- EXERCISE:
Extract the lines between the ones holding "What three.js and" and "const LOWER_OUTER_PULLS = [[65.0, -68.0], [24.0, -57.6]];", inclusive, exactly as written and nothing more.

Records from a data collection
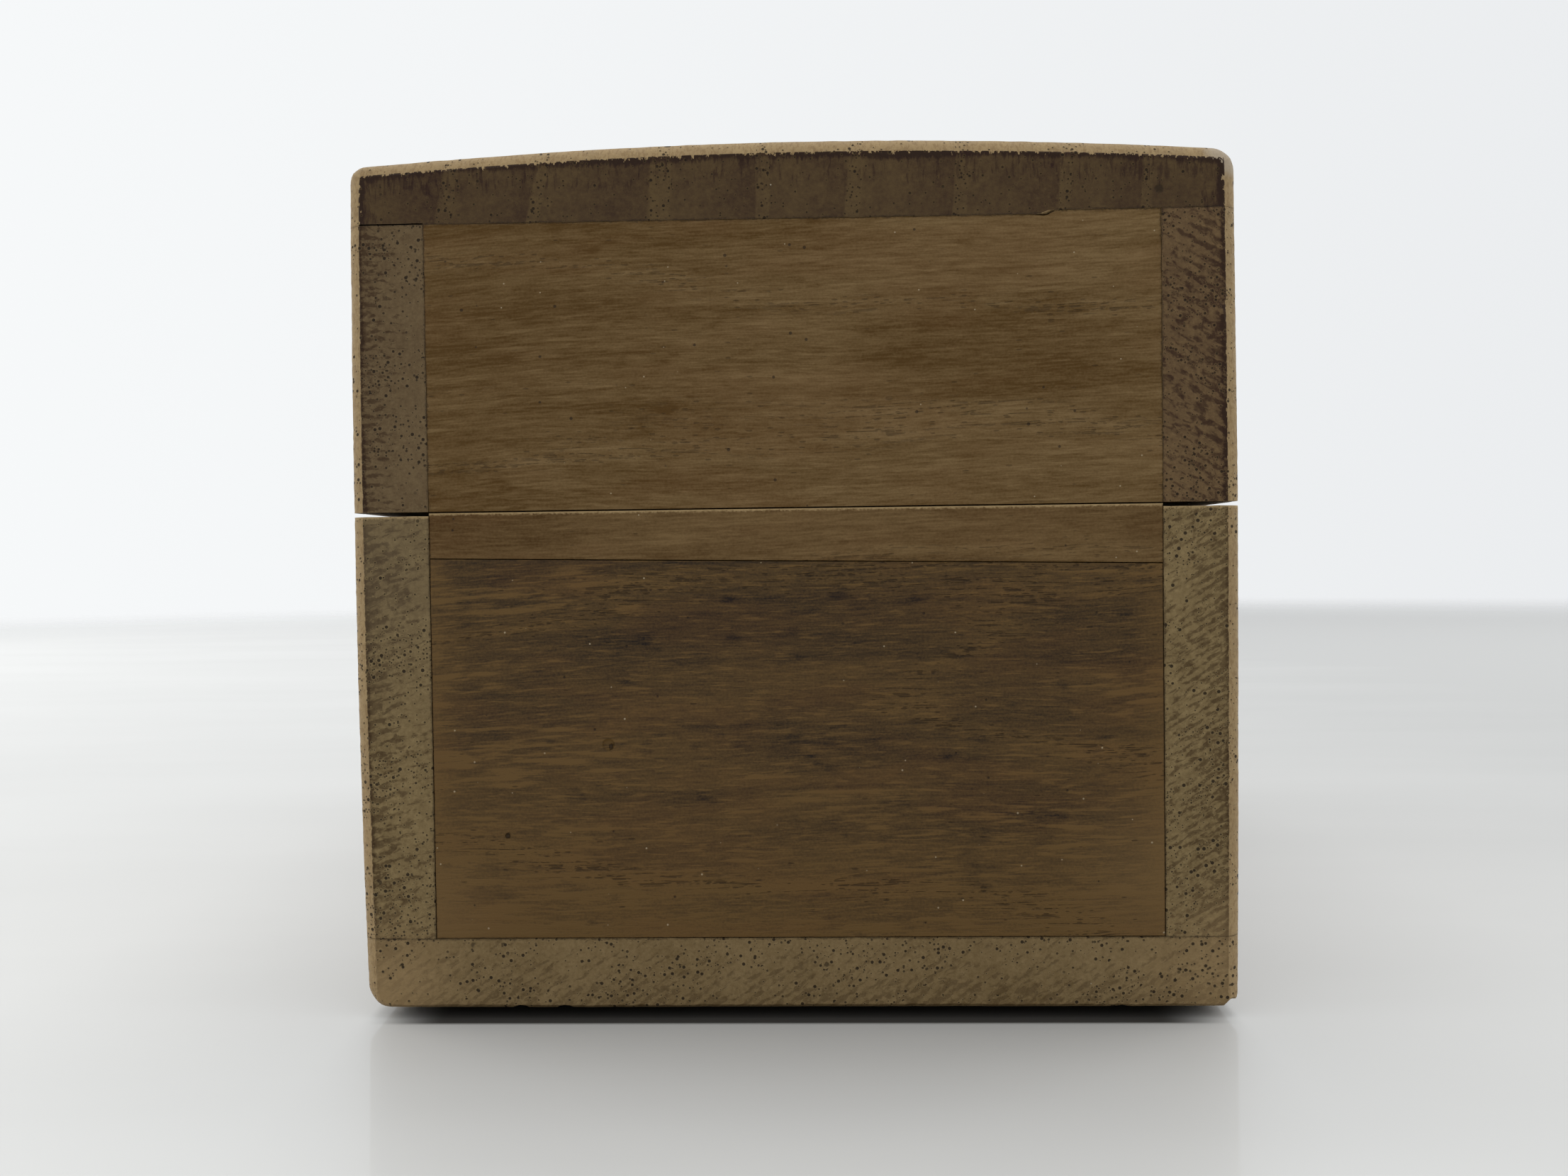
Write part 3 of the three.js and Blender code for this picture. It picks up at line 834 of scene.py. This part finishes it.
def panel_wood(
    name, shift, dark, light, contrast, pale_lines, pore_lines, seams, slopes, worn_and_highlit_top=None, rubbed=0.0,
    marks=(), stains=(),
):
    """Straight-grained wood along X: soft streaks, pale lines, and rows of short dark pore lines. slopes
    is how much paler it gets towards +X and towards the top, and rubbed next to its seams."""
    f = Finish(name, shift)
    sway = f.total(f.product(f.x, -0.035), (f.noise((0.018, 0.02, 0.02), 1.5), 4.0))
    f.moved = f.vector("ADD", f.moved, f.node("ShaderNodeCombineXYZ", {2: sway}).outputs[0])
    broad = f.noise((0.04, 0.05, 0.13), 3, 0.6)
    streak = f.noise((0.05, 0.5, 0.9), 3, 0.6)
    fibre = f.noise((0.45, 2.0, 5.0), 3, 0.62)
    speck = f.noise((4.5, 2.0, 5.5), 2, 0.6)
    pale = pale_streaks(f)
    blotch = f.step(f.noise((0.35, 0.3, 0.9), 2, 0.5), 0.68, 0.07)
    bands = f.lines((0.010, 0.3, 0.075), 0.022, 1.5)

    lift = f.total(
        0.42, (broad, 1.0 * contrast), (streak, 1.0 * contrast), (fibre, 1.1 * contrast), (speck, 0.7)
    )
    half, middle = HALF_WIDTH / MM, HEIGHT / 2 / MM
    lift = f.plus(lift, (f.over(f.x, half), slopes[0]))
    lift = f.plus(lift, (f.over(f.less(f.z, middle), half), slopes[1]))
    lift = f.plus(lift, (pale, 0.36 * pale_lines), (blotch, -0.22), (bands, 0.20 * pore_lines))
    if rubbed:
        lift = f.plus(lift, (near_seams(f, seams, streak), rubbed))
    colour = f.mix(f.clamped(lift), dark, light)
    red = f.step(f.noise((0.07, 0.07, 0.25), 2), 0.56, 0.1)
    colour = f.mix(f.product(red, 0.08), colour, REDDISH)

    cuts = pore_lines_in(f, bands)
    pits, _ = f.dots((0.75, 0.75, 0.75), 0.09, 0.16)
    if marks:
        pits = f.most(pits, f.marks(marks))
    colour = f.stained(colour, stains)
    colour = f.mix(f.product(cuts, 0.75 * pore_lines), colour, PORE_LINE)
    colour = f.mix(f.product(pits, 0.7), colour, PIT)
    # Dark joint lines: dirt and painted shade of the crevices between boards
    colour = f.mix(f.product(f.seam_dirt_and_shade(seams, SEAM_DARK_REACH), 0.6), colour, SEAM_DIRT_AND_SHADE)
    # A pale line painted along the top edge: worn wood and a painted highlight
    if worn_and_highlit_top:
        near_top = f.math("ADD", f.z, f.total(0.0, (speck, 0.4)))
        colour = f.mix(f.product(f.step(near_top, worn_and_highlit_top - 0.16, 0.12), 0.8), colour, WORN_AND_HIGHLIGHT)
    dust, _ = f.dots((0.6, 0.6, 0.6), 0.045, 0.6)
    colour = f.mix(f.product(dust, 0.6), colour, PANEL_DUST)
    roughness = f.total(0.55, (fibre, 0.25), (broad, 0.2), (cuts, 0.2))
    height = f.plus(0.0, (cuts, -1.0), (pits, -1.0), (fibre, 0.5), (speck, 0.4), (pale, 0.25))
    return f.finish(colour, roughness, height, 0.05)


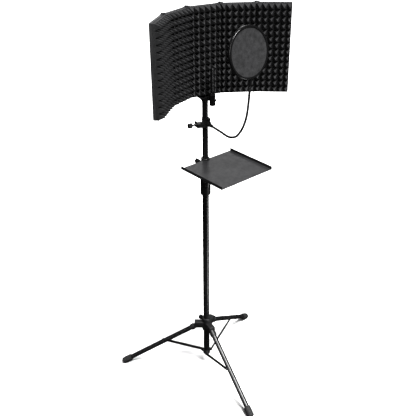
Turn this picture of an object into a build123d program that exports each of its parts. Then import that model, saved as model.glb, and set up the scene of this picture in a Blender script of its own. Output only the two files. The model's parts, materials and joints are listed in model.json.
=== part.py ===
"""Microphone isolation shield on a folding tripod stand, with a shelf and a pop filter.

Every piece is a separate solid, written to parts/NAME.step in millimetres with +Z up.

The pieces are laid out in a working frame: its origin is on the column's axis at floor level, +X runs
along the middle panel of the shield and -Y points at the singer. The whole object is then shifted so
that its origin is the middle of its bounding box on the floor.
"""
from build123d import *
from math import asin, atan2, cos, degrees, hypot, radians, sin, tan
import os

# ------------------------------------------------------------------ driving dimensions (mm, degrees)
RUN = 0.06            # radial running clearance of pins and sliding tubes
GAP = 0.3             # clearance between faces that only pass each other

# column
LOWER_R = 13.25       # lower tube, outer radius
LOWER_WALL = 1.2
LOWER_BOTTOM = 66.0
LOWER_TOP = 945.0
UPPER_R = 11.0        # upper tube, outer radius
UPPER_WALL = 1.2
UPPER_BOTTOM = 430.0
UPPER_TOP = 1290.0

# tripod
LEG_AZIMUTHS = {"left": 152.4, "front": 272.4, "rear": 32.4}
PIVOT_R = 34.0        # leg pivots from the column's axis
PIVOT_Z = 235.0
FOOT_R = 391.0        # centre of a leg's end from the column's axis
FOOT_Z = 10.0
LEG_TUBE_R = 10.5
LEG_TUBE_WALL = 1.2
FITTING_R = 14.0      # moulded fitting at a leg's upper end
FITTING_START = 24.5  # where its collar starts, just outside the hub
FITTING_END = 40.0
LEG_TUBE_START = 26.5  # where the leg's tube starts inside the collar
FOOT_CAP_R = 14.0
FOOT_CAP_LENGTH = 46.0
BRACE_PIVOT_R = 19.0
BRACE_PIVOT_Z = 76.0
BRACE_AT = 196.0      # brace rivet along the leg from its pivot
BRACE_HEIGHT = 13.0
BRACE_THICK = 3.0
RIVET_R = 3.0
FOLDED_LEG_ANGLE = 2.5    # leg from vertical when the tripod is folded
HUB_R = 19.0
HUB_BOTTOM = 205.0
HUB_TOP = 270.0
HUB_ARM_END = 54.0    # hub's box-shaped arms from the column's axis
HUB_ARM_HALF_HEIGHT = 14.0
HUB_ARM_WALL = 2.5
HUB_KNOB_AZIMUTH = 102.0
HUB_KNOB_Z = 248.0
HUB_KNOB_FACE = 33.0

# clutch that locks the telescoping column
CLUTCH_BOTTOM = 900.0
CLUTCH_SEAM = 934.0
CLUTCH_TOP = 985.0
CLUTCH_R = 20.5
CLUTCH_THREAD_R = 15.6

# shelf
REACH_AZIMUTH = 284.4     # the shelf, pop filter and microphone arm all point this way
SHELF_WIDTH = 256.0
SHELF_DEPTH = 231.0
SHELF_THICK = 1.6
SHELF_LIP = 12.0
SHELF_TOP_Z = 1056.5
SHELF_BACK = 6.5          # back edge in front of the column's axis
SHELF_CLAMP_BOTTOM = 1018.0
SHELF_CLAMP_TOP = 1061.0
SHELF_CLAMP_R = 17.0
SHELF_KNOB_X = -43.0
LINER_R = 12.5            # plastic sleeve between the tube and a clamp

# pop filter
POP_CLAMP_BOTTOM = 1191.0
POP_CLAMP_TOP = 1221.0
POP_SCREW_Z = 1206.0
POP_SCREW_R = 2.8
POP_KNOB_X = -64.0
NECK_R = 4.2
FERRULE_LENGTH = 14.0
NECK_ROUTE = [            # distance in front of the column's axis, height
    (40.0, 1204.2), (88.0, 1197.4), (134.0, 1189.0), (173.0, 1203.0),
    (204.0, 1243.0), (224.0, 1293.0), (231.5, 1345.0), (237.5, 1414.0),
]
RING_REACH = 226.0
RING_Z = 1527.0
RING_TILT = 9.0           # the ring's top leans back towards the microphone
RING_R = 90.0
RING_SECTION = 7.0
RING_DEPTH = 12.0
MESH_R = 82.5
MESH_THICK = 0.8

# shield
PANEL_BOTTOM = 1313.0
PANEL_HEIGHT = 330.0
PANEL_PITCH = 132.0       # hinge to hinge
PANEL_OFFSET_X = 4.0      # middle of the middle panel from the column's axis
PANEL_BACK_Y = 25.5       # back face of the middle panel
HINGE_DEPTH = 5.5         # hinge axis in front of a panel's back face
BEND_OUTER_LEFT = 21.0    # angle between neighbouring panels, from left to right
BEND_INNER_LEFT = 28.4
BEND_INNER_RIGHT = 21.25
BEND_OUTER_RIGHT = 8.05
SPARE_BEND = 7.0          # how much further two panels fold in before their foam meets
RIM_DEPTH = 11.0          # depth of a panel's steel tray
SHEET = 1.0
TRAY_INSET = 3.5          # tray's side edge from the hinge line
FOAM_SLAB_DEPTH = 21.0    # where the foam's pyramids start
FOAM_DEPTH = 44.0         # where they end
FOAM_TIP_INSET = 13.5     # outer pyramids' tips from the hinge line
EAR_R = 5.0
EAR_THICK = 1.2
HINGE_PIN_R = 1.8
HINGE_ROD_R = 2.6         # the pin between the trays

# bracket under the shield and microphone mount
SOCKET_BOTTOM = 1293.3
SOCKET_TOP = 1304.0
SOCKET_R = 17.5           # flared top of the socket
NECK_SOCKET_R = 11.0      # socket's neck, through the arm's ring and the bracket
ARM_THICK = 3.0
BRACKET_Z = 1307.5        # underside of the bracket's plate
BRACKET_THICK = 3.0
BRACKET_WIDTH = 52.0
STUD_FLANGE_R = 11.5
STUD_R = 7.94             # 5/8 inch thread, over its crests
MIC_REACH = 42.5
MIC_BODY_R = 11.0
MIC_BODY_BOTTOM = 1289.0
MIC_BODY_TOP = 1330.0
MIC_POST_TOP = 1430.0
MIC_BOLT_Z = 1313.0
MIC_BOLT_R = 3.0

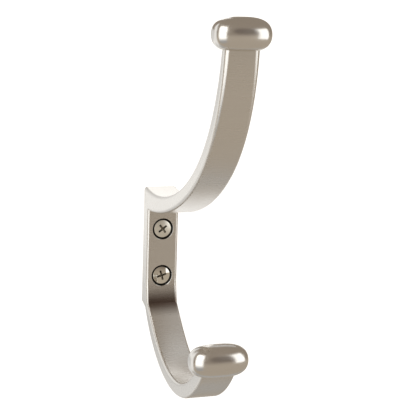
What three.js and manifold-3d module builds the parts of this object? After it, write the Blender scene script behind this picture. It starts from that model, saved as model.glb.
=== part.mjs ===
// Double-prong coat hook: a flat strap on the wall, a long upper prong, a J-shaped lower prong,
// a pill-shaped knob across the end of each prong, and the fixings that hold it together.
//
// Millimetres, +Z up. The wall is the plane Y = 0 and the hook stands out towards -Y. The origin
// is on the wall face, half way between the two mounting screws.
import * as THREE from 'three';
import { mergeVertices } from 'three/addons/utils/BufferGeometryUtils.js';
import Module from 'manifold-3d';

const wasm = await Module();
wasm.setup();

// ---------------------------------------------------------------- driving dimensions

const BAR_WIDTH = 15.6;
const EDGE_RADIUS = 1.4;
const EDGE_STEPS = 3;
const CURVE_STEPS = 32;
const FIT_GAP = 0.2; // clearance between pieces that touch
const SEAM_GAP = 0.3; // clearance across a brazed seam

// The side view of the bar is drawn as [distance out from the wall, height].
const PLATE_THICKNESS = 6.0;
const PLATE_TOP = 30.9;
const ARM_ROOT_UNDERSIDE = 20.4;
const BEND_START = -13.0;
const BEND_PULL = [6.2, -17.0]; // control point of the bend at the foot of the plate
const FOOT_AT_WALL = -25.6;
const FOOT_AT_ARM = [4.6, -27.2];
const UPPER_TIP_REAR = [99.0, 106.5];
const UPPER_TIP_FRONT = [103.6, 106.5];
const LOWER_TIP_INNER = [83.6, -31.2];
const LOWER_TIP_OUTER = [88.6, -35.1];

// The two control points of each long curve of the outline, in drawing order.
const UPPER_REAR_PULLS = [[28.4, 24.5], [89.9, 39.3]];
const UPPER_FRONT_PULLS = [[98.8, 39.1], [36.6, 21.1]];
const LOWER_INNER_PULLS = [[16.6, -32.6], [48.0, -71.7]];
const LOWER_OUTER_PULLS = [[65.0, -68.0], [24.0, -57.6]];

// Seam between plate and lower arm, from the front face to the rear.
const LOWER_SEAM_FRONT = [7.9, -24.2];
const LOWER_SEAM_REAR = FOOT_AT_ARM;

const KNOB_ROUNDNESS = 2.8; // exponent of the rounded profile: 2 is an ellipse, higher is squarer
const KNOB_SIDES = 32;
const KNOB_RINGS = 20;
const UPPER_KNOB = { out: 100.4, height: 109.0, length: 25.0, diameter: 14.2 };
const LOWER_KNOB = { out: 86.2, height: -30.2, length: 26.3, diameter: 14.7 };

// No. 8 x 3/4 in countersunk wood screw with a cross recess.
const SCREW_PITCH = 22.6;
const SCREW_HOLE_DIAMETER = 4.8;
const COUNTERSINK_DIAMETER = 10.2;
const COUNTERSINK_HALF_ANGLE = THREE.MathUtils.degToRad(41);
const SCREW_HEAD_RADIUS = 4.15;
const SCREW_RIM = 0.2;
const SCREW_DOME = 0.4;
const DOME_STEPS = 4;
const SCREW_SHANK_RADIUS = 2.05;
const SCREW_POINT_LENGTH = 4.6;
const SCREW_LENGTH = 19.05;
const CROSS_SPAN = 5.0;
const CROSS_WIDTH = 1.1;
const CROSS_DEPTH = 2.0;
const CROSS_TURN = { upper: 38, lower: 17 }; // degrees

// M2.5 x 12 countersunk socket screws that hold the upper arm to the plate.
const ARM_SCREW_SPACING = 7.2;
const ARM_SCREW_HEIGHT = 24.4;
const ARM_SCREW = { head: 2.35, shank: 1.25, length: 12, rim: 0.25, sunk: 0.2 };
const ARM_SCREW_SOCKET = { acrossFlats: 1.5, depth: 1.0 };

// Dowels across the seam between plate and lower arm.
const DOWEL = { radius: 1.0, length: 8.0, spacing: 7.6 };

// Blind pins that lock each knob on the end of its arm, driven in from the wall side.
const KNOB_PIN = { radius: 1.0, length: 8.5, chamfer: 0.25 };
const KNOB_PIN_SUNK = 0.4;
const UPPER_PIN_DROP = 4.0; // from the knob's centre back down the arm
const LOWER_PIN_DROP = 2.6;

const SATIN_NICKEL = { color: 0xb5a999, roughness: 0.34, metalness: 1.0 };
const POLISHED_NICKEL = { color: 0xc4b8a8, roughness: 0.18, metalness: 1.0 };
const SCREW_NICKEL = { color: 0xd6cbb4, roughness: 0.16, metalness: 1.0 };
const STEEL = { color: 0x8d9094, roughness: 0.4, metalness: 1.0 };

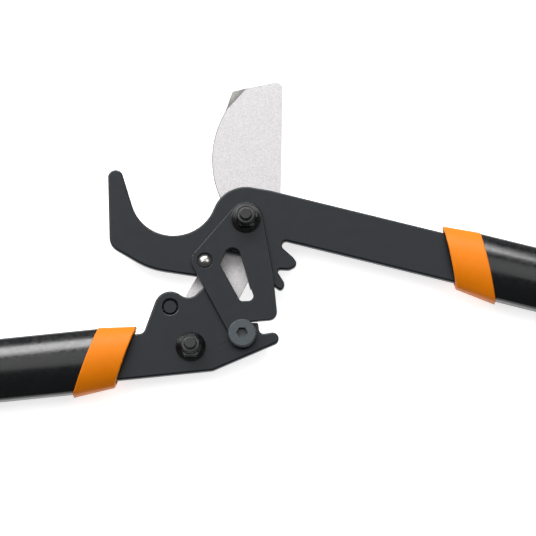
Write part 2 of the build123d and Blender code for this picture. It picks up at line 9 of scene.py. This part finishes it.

- EXERCISE ANSWER:
What three.js and manifold-3d module builds the parts of this object? After it, write the Blender scene script behind this picture. It starts from that model, saved as model.glb.
=== part.mjs ===
// Double-prong coat hook: a flat strap on the wall, a long upper prong, a J-shaped lower prong,
// a pill-shaped knob across the end of each prong, and the fixings that hold it together.
//
// Millimetres, +Z up. The wall is the plane Y = 0 and the hook stands out towards -Y. The origin
// is on the wall face, half way between the two mounting screws.
import * as THREE from 'three';
import { mergeVertices } from 'three/addons/utils/BufferGeometryUtils.js';
import Module from 'manifold-3d';

const wasm = await Module();
wasm.setup();

// ---------------------------------------------------------------- driving dimensions

const BAR_WIDTH = 15.6;
const EDGE_RADIUS = 1.4;
const EDGE_STEPS = 3;
const CURVE_STEPS = 32;
const FIT_GAP = 0.2; // clearance between pieces that touch
const SEAM_GAP = 0.3; // clearance across a brazed seam

// The side view of the bar is drawn as [distance out from the wall, height].
const PLATE_THICKNESS = 6.0;
const PLATE_TOP = 30.9;
const ARM_ROOT_UNDERSIDE = 20.4;
const BEND_START = -13.0;
const BEND_PULL = [6.2, -17.0]; // control point of the bend at the foot of the plate
const FOOT_AT_WALL = -25.6;
const FOOT_AT_ARM = [4.6, -27.2];
const UPPER_TIP_REAR = [99.0, 106.5];
const UPPER_TIP_FRONT = [103.6, 106.5];
const LOWER_TIP_INNER = [83.6, -31.2];
const LOWER_TIP_OUTER = [88.6, -35.1];

// The two control points of each long curve of the outline, in drawing order.
const UPPER_REAR_PULLS = [[28.4, 24.5], [89.9, 39.3]];
const UPPER_FRONT_PULLS = [[98.8, 39.1], [36.6, 21.1]];
const LOWER_INNER_PULLS = [[16.6, -32.6], [48.0, -71.7]];
const LOWER_OUTER_PULLS = [[65.0, -68.0], [24.0, -57.6]];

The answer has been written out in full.